>>14417450I used to help make grad school entrance decisions, not only do we read them, they generally trump most everything else you submit.
The order of importance is generally:
1) work experience
2) letters of rec
3) personal letter
4) interesting extra-curricular
5) everything else
As long as you check off some boxes (aka don't have a 2.0 GPA), your grades and what-not don't really matter. Admissions is not about choosing the "best" candidates, it's about choosing who we think are most likely to finish their PhD's so our completion rates stay high. Work experience (internships, etc) are usually really good indicators. Good academics are a dime a dozen and doesn't correlate well with whether you will drop out or not.

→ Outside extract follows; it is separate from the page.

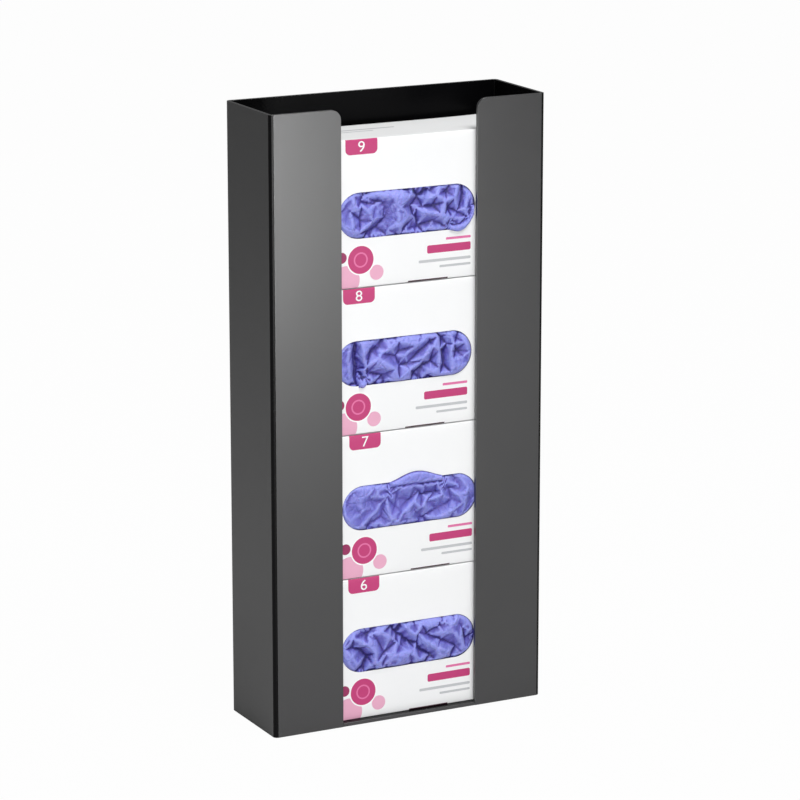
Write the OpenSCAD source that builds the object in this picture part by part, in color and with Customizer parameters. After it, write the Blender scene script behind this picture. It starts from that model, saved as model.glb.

Letters of Rec show us you can work with someone, and they tell us how that person thinks of you; if you get a good letter of rec from a professor, it's a good sign that you aren't going to just bomb out of grad school. The more personalized, the better, because it tells us that prof actually worked with the student rather than just got a letter request from someone they met like 2 minutes ago. Not having good letters of rec is a red flag, which tells us the person has difficulties making personal connections/doesn't care about working with others which is a red flag.
Remember, we know nothing about the candidate other than a piece of paper. Letters of rec are gold for helping us understand what you actually are like as a candidate.
Personal letters are the tie-breaker than can sway the decision in your direction if you have some weaknesses.